La tecnica nella moda

La correttezza e la coerenza dell’uso di termini tecnici è cruciale quando si traduce in ambito tecnologico. Per altri settori dove la creatività e il design sono l’aspetto più evidente e desiderabile da parte del consumatore, si tende invece a mettere in secondo piano l’aspetto tecnico. Tuttavia anche i settori più creativi devono sottostare alle regolamentazioni esistenti per l’identificazione dei prodotti. Queste regolamentazioni impongono il massimo rigore, soprattutto quando si esce dall’ambito europeo e si esporta in paesi dove le regole di etichettatura sono più stringenti.

Ciò è particolarmente vero per il settore della moda. Nel fashion infatti è preponderante la componente estetica e creativa, la sua anima artigianale fa sì che il settore sia ricco di espressioni gergali e tecnicismi relativi a lavorazioni e tessuti.

Gergo tecnico della moda

Esiste, ad esempio, il gergo dei nomi commerciali dei materiali, che necessitano di un’analisi approfondita per l’etichettatura e l’assegnazione della corretta nomenclatura doganale. Si può parlare di “nylon”, ma l’etichetta dovrà riportare semplicemente “poliamide”.

C’è anche un gergo creato per designare i materiali che possono risultare sensibili per determinate categorie di acquirenti, come i materiali di origine animale. Pelle, pellicce e lane vengono definiti negli uffici di sviluppo prodotto secondo un lessico cristallizzato nel tempo, mutuato da allevatori e conciatori, che il più delle volte non trova la propria controparte in ambito zoologico. L’opacità del termine tecnico viene in parte chiarita dall’indicazione del nome scientifico dell’animale, abbinato al termine gergale. Malgrado ciò, la commistione tra le due definizioni non tutela il produttore da possibili errori di etichettatura della merce.

Ambiguità pericolose delle traduzioni del settore moda

Un caso esplicativo è quello del murmasky. Si tratta di un termine in uso nella pellicceria per riferirsi al cane procione, un canide simile al procione appunto, originario dell’Asia e allevato anche in Finlandia. Data la somiglianza con il procione, viene definito a livello internazionale Chinese Raccoon o Finnraccoon.
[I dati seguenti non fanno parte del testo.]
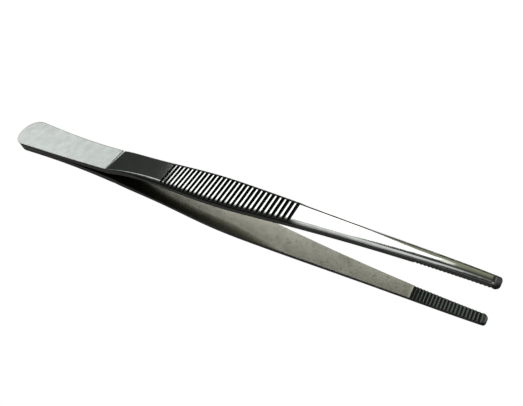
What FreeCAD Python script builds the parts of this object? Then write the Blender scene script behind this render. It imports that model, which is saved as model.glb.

L’ambiguità terminologica su questo animale è evidente, anche considerando che in USA c’è un forte dibattito sulle definizioni riportate, in quanto il Fur Labeling Act prevede che le etichette riportino un nome reale in lingua inglese, quindi non un nome gergale o commerciale. Molti quindi suggeriscono che la definizione corretta debba essere raccoon dog, ovvero cane procione. A causa dell’ambiguità e delle contestazioni esistenti, le maggiori catene eliminano del tutto la commercializzazione di questa pelliccia.

Da Chinese Raccoon all’utilizzo dell’abbreviazione raccoon il passo è breve. L’associazione tra i due animali è fuorviante in quanto si tratta di specie differenti. Se per distrazione si ponesse sull’etichetta di composizione la parola murmasky esplicitata dall’inglese raccoon e poi si traducesse partendo dall’inglese, il risultato potrebbe essere la traduzione “procione”. Con questa etichettatura la merce rischierebbe di essere sequestrata in un paese dove l’importazione del procione è vietata. Il fermo della merce in questo caso sarebbe immotivato poiché non è stato utilizzato un materiale vietato, ma potrebbe essere legittimato a causa della poca attenzione nell’utilizzo dei termini corretti.

L’istinto del traduttore salva la spedizione

Se ci limitiamo a popolare un file sorgente per una traduzione multilingue con definizioni gergali (“si è sempre chiamato così”, “la definizione è del fornitore”), nel migliore dei casi otterremo traduzioni letterali, che possono involontariamente risultare ingannevoli per il consumatore e causare fino al sequestro immotivato della merce in fase di sdoganamento.

Perciò non basta avere dei buoni tecnici di produzione, è necessario un traduttore esperto che si ponga le giuste domande e crei un ponte tra produzione e conformità doganale, usando come mezzo la chiarezza linguistica.
La sensibilità linguistica dei traduttori per un’azienda è una marcia in più per:

  • predisporre correttamente un file sorgente per testi multilingue
  • redigere documenti destinati all’esportazione della merce
  • predisporre schede tecniche
  • localizzare un sito e-commerce

In un’ottica di internazionalizzazione del commercio sempre più necessaria, e da un certo punto di vista, anche più facilitata, la correttezza documentale assicura rapidità di sdoganamento, quindi il rispetto dei tempi di vendita desiderati.